For example, would anyone ever say that Dianabol and EQ are the same?  Would anyone compare the two or say they are similar?  Is dianabol considered to be s suitable replacment for boldenone...or vice versa?  No, yet dianabol is nothing more than methylated boldenone...that's it.  The same molecular modification was made to boldenone, as was made to trenbolone...and added methylgroup.  The thing with steroids is that as soon as we make a single change to the molecule, it becomes a completely different drug, no matter how small or insignificant this change may seem to be.  It helps to remember that ALL steroids...every single one of them, are nothing more than modifications to the testosterone molecule.  

For this reason, MT should not be likened to tren simply because it has a similar chemical sructure.  Hell, many steroids have an almost identical chemical structure, with only minor molecular changes differentiating the various AAS.  The reason so many people tend to view these drugs as very similar is beause of their similar sounding name.  If Dianabol was called Methylboldenone, many people would likely encounter the same confusion betwee the two.

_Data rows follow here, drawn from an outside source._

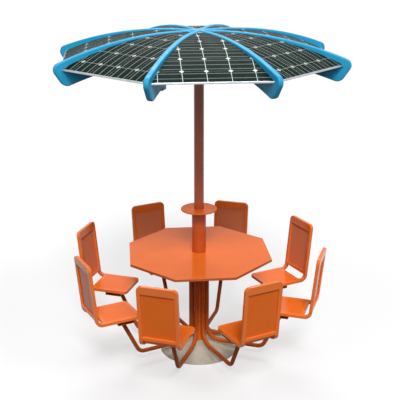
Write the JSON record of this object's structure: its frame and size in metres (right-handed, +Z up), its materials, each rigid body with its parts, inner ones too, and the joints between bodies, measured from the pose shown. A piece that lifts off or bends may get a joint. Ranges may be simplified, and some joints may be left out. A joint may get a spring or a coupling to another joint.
{
  "type": "solar umbrella table with attached chairs",
  "caption": "Octagonal table on a plinth with cantilevered chairs all round, a charging tray on its column and a solar panel canopy on a mast.",
  "frame": {"origin": "on the ground, under the mast, at the centre of the plinth's underside", "axes": "+Z up along the mast, the service door faces +Y, and a rib, a chair and a table corner lie at 22.5 degrees from +X and every 45 degrees on"},
  "size_m": [1.9254, 1.9254, 2.385],
  "materials": {
    "orange_steel": "glossy powder coat on steel",
    "orange_aluminium": "glossy powder coat on aluminium rails",
    "orange_laminate": "glossy compact laminate",
    "blue_aluminium": "glossy powder coat on aluminium sheet",
    "solar_laminate": "glossy laminate over dark cells, in a pale aluminium edge",
    "concrete": "smooth cast concrete",
    "dark_plastic": "satin moulded plastic",
    "battery_sleeve": "shrink sleeve over cells",
    "controller_case": "cast and ribbed"
  },
  "bodies": {
    "stand": {"base_plinth": "concrete", "lower_post": "orange_steel", "table_bracket": "orange_steel", "table_top": "orange_laminate", "column_housing": "orange_steel", "battery_pack": "battery_sleeve", "charge_controller": "controller_case", "outlet_ring": "dark_plastic", "tray": "orange_steel", "mast": "orange_steel", "canopy_hub": "blue_aluminium", "support_tube_1": "orange_steel", "seat_frame_1": "orange_aluminium", "seat_plate_1": "orange_steel", "back_panel_1": "orange_steel", "rib_1": "blue_aluminium", "pv_panel_1": "solar_laminate", "support_tube_2": "orange_steel", "seat_frame_2": "orange_aluminium", "seat_plate_2": "orange_steel", "back_panel_2": "orange_steel", "rib_2": "blue_aluminium", "pv_panel_2": "solar_laminate", "support_tube_3": "orange_steel", "seat_frame_3": "orange_aluminium", "seat_plate_3": "orange_steel", "back_panel_3": "orange_steel", "rib_3": "blue_aluminium", "pv_panel_3": "solar_laminate", "support_tube_4": "orange_steel", "seat_frame_4": "orange_aluminium", "seat_plate_4": "orange_steel", "back_panel_4": "orange_steel", "rib_4": "blue_aluminium", "pv_panel_4": "solar_laminate", "support_tube_5": "orange_steel", "seat_frame_5": "orange_aluminium", "seat_plate_5": "orange_steel", "back_panel_5": "orange_steel", "rib_5": "blue_aluminium", "pv_panel_5": "solar_laminate", "support_tube_6": "orange_steel", "seat_frame_6": "orange_aluminium", "seat_plate_6": "orange_steel", "back_panel_6": "orange_steel", "rib_6": "blue_aluminium", "pv_panel_6": "solar_laminate", "support_tube_7": "orange_steel", "seat_frame_7": "orange_aluminium", "seat_plate_7": "orange_steel", "back_panel_7": "orange_steel", "rib_7": "blue_aluminium", "pv_panel_7": "solar_laminate", "support_tube_8": "orange_steel", "seat_frame_8": "orange_aluminium", "seat_plate_8": "orange_steel", "back_panel_8": "orange_steel", "rib_8": "blue_aluminium", "pv_panel_8": "solar_laminate"},
    "door": {"service_door": "orange_steel"}
  },
  "joints": [
    {"name": "service_door_hinge", "type": "hinge", "parent": "stand", "child": "door", "pos_m": [-0.03594, 0.0436, 0.9], "axis": [0, 0, 1], "range_deg": [0, 120]}
  ]
}
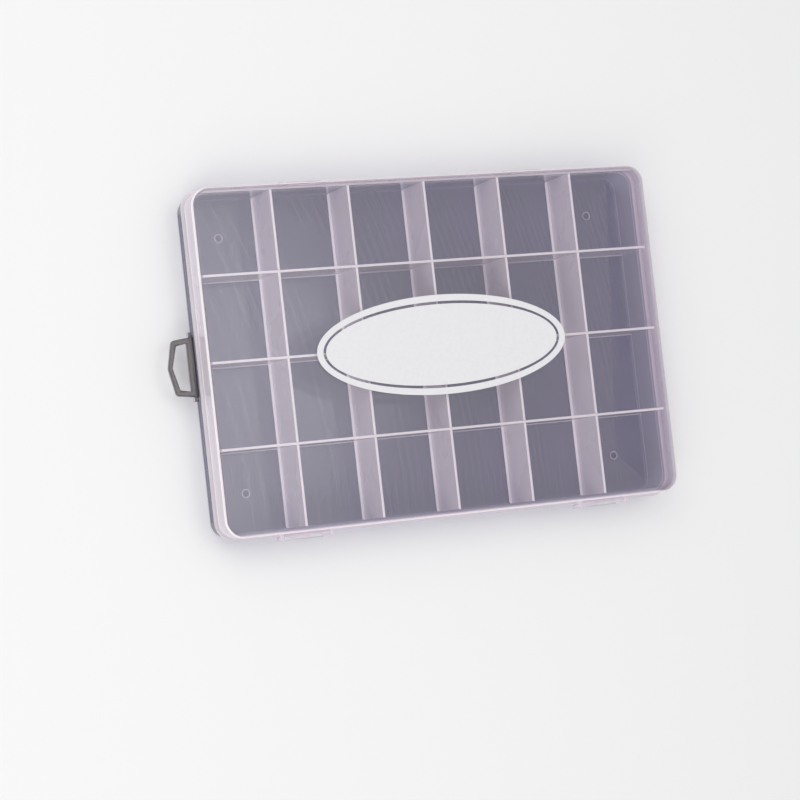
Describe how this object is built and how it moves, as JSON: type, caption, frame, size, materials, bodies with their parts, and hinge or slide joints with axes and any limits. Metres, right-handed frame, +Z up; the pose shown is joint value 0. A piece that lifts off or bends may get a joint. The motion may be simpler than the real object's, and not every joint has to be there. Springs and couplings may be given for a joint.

When it comes to outward effects, MT and tren are similar.  However, if mass & strength is the goal, then in my opinion tren is the better drug, as its lack of liver toxicity allows for a much larger dosing amount to be utilized for a longer period of time, thereby producing greater results in the long-run.  Still, MT has its place.  I think it is a great drug for short-term strength gains and enhanced aggressivness.


----------



## Valkyrie (Mar 24, 2013)

Mike Arnold said:


> First of all, methyltren and tren are not the same drugs...not even close. MT is NOT an oral version of tren, so MT should not be considered a variant of Trenbolone.  It is its own drug, with its own unique effects on the body...a completely seperate steroid.  Whenever a steroid is methylated, such as the case here, it becomes an entirely different compound.  Sometimes, adding a methyl group to the parent steroid results in a drug which displays similar visiual effects, but many times it changes the compound so much that there is virtually no similarity between the 2 drugs.  Regardless, once a steroid has been methylated, it should be viewed as seperate from the parent drug.
> 
> For example, would anyone ever say that Dianabol and EQ are the same?  Would anyone compare the two or say they are similar?  Is dianabol considered to be s suitable replacment for boldenone...or vice versa?  No, yet dianabol is nothing more than methylated boldenone...that's it.  The same molecular modification was made to boldenone, as was made to trenbolone...and added methylgroup.  The thing with steroids is that as soon as we make a single change to the molecule, it becomes a completely different drug, no matter how small or insignificant this change may seem to be.  It helps to remember that ALL steroids...every single one of them, are nothing more than modifications to the testosterone molecule.
> 
> ...



You are correct.  I used that term oral turn rather loosely.  The effects of MTR are much more like the affects of tren compared to the difference between EQ and Whom, but even the crazy difference in dosing is enough to fit what you are saying.  As far as Tren and MTR, for practical purposes considering MTR as  super Tren isn't unreasonable, As long as the differences in dosing and toxicity are understood.  I say this because in terms of  intensity and recovery MTR is quite similar to tren... only more so (super).
You're right.


----------